This article is free for anyone to read, but please consider becoming a Patreon subscriber to allow me to keep writing posts like this one. Sign up to receive articles like this one in your inbox here.
Just a few weeks back, in reaction to one of the few economic proposals Major League Baseball actually bothered to submit while the now-expired collective bargaining agreement was still active, I wrote about how MLB’s pay-for-WAR, algorithmic plan to replace arbitration could not work without revenue scaling. Two days into the lockout, it’s time to give another example as to why any of these plans that rely on bargaining financial thresholds have the same inherent problem, and that’s because of how MLB has treated the raising of the luxury tax threshold during talks so far.

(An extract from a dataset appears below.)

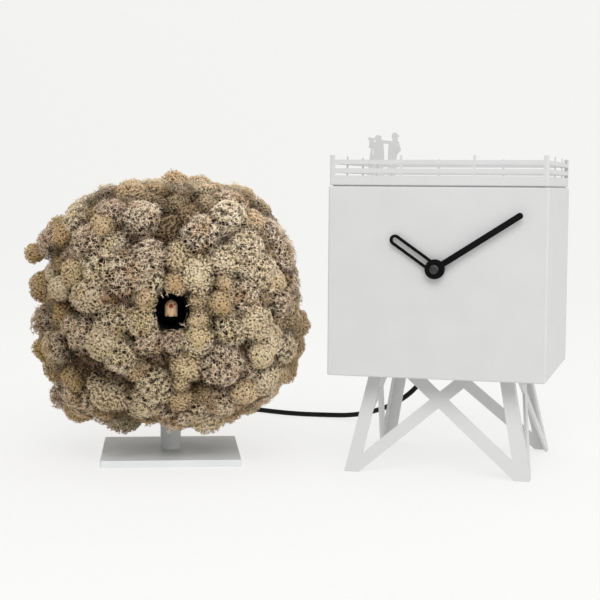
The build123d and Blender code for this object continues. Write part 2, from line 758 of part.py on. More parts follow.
def core_rear_cover():
    cover = core_block(CORE_SPLIT, CORE)
    for x, z in core_bosses():
        cover += ring((x, CORE_SPLIT, z), (x, CORE_HALF - CORE_WALL + 0.5, z), 5, 1.8)
        cover -= bar((x, CORE_HALF - CORE_WALL - 4, z), (x, CORE_HALF + 1, z), 3.4)
    return cover - bar((0, CORE_HALF - 6, TREE_GLAND_Z), (0, CORE_HALF + 1, TREE_GLAND_Z), 4.1)


def cover_screws():
    seat = CORE_HALF - CORE_WALL - 4
    return [screw((x, seat, z), (0, -1, 0), 1.5, 56, 3.1, 2.2) for x, z in core_bosses()]


def nest_tube():
    """Black tube from the mouth in the lichen to the core, with a slotted back wall."""
    tube = ring((0, NEST_MOUTH, NEST_Z), (0, NEST_BACK, NEST_Z), NEST_OUTER, NEST_INNER)
    inside = -CORE_HALF + CORE_WALL + 0.2
    tube += ring((0, inside, NEST_Z), (0, inside + 2, NEST_Z), NEST_OUTER + 4, NEST_INNER)
    wall = bar((0, NEST_BACK - 1.5, NEST_Z), (0, NEST_BACK, NEST_Z), NEST_OUTER)
    return tube + wall - block(-3.6, 3.6, NEST_BACK - 3, NEST_BACK + 1, 125.6, 131.4)


def bird():
    """Turned and sanded cuckoo: a round-shouldered body with two foot notches."""
    shoulder = BIRD_TALL - 6.4
    crown = (0.9, BIRD_TALL - 0.1)
    outline = Polyline((0, BIRD_TALL), (0, 0), (BIRD_RADIUS, 0), (BIRD_RADIUS, shoulder))
    outline += ThreePointArc((BIRD_RADIUS, shoulder), (4.1, BIRD_TALL - 2.3), crown)
    outline += Line(crown, (0, BIRD_TALL))
    profile = make_face(outline)
    body = revolve(Plane.XZ * profile, Axis.Z)
    body = Pos(0, BIRD_Y, BIRD_LOW) * body
    for x in (-2.6, 2.6):
        body -= block(x - 0.55, x + 0.55, BIRD_Y - 7, BIRD_Y, BIRD_LOW - 1, BIRD_LOW + 1.5)
    body -= bar((0, BIRD_Y, BIRD_LOW - 1), (0, BIRD_Y, BIRD_LOW + 5), 1.2)
    return body - beak_cone()


def beak_cone():
    plane = Plane(origin=(0, BIRD_Y - 4.0, BIRD_LOW + BEAK_ABOVE), z_dir=(0, -1, 0))
    return Solid.make_cone(2.1, 0.3, 5.0, plane)


def bird_carriage():
    """Flat bar that carries the bird, with a rack under its middle."""
    top = BIRD_LOW
    low = RACK_LINE + 0.9
    carriage = block(-3, 3, BIRD_Y - 8, 14, low, top)
    carriage += bar((0, BIRD_Y, top), (0, BIRD_Y, top + 4.8), 1.2)
    carriage += block(-2.5, 2.5, BIRD_Y - 7, BIRD_Y + 7, low - 1.2, low)
    pitch = math.pi * RACK_MODULE
    for tooth in range(-1, 11):
        y = PINION_Y + (tooth + 0.5) * pitch
        flank = [
            (y - 0.9, low),
            (y - 0.34, RACK_LINE - 0.62),
            (y + 0.34, RACK_LINE - 0.62),
            (y + 0.9, low),
        ]
        carriage += extrude(Plane.YZ.offset(-2.5) * flat_outline(flank), amount=5)
    return carriage


def drive_pinion():
    """12-tooth pinion on the gear motor's shaft, one tooth straight up."""
    pinion = Rot(0, 90, 0) * gear(PINION_TEETH, RACK_MODULE, 5, 0, 180)
    pinion = Pos(-2.5, PINION_Y, PINION_Z) * pinion
    return pinion + bar((2.5, PINION_Y, PINION_Z), (12, PINION_Y, PINION_Z), 1.5)


def gear_motor():
    box = block(9, 19, PINION_Y - 6, PINION_Y + 6, PINION_Z - 5, PINION_Z + 5)
    can = bar((19, PINION_Y, PINION_Z), (34, PINION_Y, PINION_Z), 5.0)
    return box + can - bar((8, PINION_Y, PINION_Z), (12.4, PINION_Y, PINION_Z), 1.5 + RUN)


def mechanism_bracket():
    """Moulded bracket over the stem: a channel for the bird's bar, and a motor cradle."""
    low = CORE_LOW + CORE_WALL + 0.2
    cradle = PINION_Z - 5.2
    bracket = block(-15, 15, -20, 10, 121.2, 123.2)
    for side in (-1, 1):
        bracket += block(side * 15, side * 17, -40, 10, low, cradle)
        bracket += block(side * 15, side * 17, -20, 10, cradle, 123.2)
        bracket += block(side * 17, side * 27, -40, 10, low, low + 2)
    bracket += block(9, 34, -40, -28, cradle - 1.8, cradle)
    bracket += block(-6, 6, -26, 16, 123.2, 134)
    bracket -= block(-3.3, 3.3, -27, 17, 125.6, 131.3)
    return bracket - block(-1.5, 1.5, -27, 17, 131, 135)


def bird_board():
    board = block(-30, 30, 56.5, 58.1, 118, 160)
    board += block(-12, 4, 53.5, 56.5, 130, 146)
    return board + block(14, 24, 50.5, 56.5, 122, 130)


def bird_board_posts():
    return [bar((x, 58.1, z), (x, 62, z), 2.5) for x in (-26, 26) for z in (122, 156)]


def lichen_pads():
    """The lichen cover as six pads round the core: front, back, sides, top, bottom."""
    whole = fillet(Box(*LICHEN).edges(), LICHEN_ROUND)
    room = CORE_HALF + 0.3
    whole = Pos(0, 0, CORE_Z) * whole - Pos(0, 0, CORE_Z) * Box(2 * room, 2 * room, 2 * room)
    whole -= bar((0, -120, NEST_Z), (0, -60, NEST_Z), NEST_OUTER + 0.3)
    whole -= bar((0, 0, 0), (0, 0, CORE_LOW), STEM_RADIUS + 1.5)
    whole -= bar((0, 0, CORE_LOW - 6), (0, 0, CORE_LOW + 2), 15.5)
    whole -= bar((0, 60, TREE_GLAND_Z), (0, 120, TREE_GLAND_Z), 9.0)
    far = 200.0
    above = CORE_Z + room
    below = CORE_Z - room
    cuts = {
        "front": block(-far, far, -far, -room, -far, 2 * far),
        "back": block(-far, far, room, far, -far, 2 * far),
        "top": block(-room, room, -room, room, above, 2 * far),
        "bottom": block(-room, room, -room, room, -far, below),
    }
    pads = {side: [whole & cut] for side, cut in cuts.items()}
    left = block(-far, -room, -room, room, -far, 2 * far)
    right = block(room, far, -room, room, -far, 2 * far)
    pads["sides"] = [whole & left, whole & right]
    return pads


# ---- cable ---------------------------------------------------------------------
def connecting_cord():
    """The cable as straight runs joined by arcs as large as the runs allow."""
    points = [Vector(*p) for p in CORD_ROUTE]
    radii = []
    for before, here, after in zip(points, points[1:], points[2:]):
        first, second = here - before, after - here
        turn = math.radians(first.get_angle(second))
        radii.append(0.45 * min(first.length, second.length) / math.tan(turn / 2))
    path = FilletPolyline(*points, radius=radii)
    section = Plane(origin=points[0], z_dir=points[1] - points[0]) * Circle(CORD_RADIUS)
    tube = sweep(section, path=path)
    expected = math.pi * CORD_RADIUS**2 * path.length
    print("cord radii", [round(r, 1) for r in radii], "least", round(min(radii), 1))
    print("cord length", round(path.length, 1), "volume", round(tube.volume), round(expected))
    if min(radii) < MIN_TURN_RADIUS:
        raise ValueError("the cord's route turns too sharply")
    return tube


def build_tower():
    save("tower_shell", TOWER, tower_shell())
    save("bottom_plate", TOWER, bottom_plate())
    save("rear_panel", TOWER, rear_panel())
    save("rear_door", TOWER, rear_door())
    low, high = HINGE_Z
    pin = bar((HINGE_X, HINGE_Y, low), (HINGE_X, HINGE_Y, high), PIN_RADIUS)
    save("door_hinge_pin", TOWER, pin)
    under = BOX_BOTTOM + PANEL_GAP
    skin = HALF - PANEL_GAP
    screws = [screw((x, skin, z), (0, -1, 0), 1.4, 5.5, 2.8, 1.6) for x, z in rear_fixings()]
    screws += [screw((x, y, under), (0, 0, 1), 1.4, 5.5, 2.8, 1.6) for x, y in bottom_fixings()]
    save("panel_screws", TOWER, *screws)
    side = leg_side()
    for node, turn in (("front", 0), ("right", 90), ("back", 180), ("left", 270)):
        save(f"leg_frame_{node}", TOWER, Rot(0, 0, turn) * side)
    save("leg_mounting_ring", TOWER, leg_ring())
    seat = under - LEG_SHEET
    bolts = [screw((x, y, seat), (0, 0, 1), 2.0, 8.5, 3.8, 2.2) for x, y in leg_fixings()]
    save("leg_screws", TOWER, *bolts)
    save("roof_tray", TOWER, roof_tray())
    save("birdwatcher_figures", TOWER, figures())
    below = BOX_TOP - SHEET
    bolts = [screw((x, y, below), (0, 0, 1), 1.5, 5.5, 2.8, 1.8) for x, y in tray_fixings()]
    save("tray_screws", TOWER, *bolts)


def build_clockwork():
    save("movement_case_front", TOWER, movement_case_front())
    save("movement_case_back", TOWER, movement_case_back())
    save("fixing_nut", TOWER, fixing_nut())
    save("minute_arbor", TOWER, minute_arbor())
    save("minute_work_wheel", TOWER, minute_work())
    save("hour_wheel", TOWER, hour_wheel())
    save("setting_pinion", TOWER, setting_pinion())
    save("setting_knob", TOWER, setting_knob())
    save("step_rotor", TOWER, step_rotor())
    save("step_stator_and_coil", TOWER, step_stator(), step_coil())
    save("minute_hand", TOWER, minute_hand())
    save("hour_hand", TOWER, hour_hand())
    save("hand_nut", TOWER, hand_nut())


def build_rear():
    save("battery_holder", TOWER, battery_holder())
    save("battery_cells", TOWER, *cells())
    save("contact_springs", TOWER, *contact_springs())
    save("control_board", TOWER, control_board() + board_standoffs())
    save("speaker", TOWER, speaker())
    save("volume_pot", TOWER, volume_pot())
    save("volume_knob", TOWER, volume_knob())
    save("mode_switch_body", TOWER, switch_body())
    save("mode_switch_slider", TOWER, switch_slider())
    save("tower_cord_gland", TOWER, gland(HALF - PANEL_GAP, GLAND_MOUTH_Y, *TOWER_GLAND))


def build_tree():
    save("base_plate", TREE, base_plate())
    save("base_screw", TREE, base_screw())
    save("stem_tube", TREE, stem_tube())
    save("stem_collar", TREE, stem_collar())
    save("core_front_shell", TREE, core_front_shell())
    save("core_rear_cover", TREE, core_rear_cover())
    save("cover_screws", TREE, *cover_screws())
    save("nest_tube", TREE, nest_tube())
    save("cuckoo_bird", TREE, bird())
    save("cuckoo_beak", TREE, beak_cone())
    save("bird_carriage", TREE, bird_carriage())
    save("drive_pinion", TREE, drive_pinion())
    save("gear_motor", TREE, gear_motor())
    save("mechanism_bracket", TREE, mechanism_bracket())
    save("bird_board", TREE, bird_board() + bird_board_posts())
    save("tree_cord_gland", TREE, gland(CORE_HALF, TREE_GLAND_Y, 0, TREE_GLAND_Z))
    for side, pads in lichen_pads().items():
        save(f"lichen_{side}", TREE, *pads)


build_tower()
build_clockwork()
build_rear()
build_tree()
save("connecting_cord", TOWER, connecting_cord())

boxes = [shape.bounding_box() for node, shape in made.items() if node != "connecting_cord"]
low = [min(tuple(box.min)[axis] for box in boxes) for axis in range(3)]
high = [max(tuple(box.max)[axis] for box in boxes) for axis in range(3)]
print("nodes", len(made), "box without the cord", [round(v, 2) for v in low + high])
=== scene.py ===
import json
import math

import bmesh
import bpy
import numpy as np
from mathutils import Matrix, Vector
from mathutils.bvhtree import BVHTree


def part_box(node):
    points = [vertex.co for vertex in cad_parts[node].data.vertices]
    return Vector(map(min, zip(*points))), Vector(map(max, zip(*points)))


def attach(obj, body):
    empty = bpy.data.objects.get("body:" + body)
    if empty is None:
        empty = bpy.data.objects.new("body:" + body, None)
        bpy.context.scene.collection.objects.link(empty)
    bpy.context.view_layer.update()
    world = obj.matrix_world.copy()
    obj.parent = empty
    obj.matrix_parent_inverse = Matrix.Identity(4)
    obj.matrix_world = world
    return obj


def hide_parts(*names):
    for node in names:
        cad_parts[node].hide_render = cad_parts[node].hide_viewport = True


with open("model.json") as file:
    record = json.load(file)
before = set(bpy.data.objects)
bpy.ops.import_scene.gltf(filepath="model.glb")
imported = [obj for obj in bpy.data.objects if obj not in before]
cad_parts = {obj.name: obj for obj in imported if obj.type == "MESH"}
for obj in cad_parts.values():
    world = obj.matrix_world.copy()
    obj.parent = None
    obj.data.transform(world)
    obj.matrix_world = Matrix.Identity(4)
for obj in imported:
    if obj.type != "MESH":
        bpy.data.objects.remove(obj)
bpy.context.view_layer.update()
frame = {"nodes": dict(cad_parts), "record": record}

SEED = 47
MM = 0.001


# ---- places, from the frame ------------------------------------------------------
def box_centre(node):
    low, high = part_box(node)
    return (low + high) / 2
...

As was reported by Evan Drellich, MLB proposed raising the luxury tax threshold from the 2021 figure of $210 million to $214 million, with it eventually reaching $220 million by the final year of the new CBA. That’s clearly just a starter offer in terms of raising the luxury tax threshold — the numbers would almost surely be at least a little bit bigger if the two sides were finished negotiating by now — but what sticks out to me is that it’s presented as a concession at all. Not by Drellich, who is one of the few writers at a major outlet who is actually nailing the framing and depth of their coverage, but by MLB. Inflation exists. Revenues climb. The value of money changes over time. The luxury tax threshold increasing should just be a thing that is expected to happen, not something that is considered a concession, especially not with the minuscule bumps the league is proposing.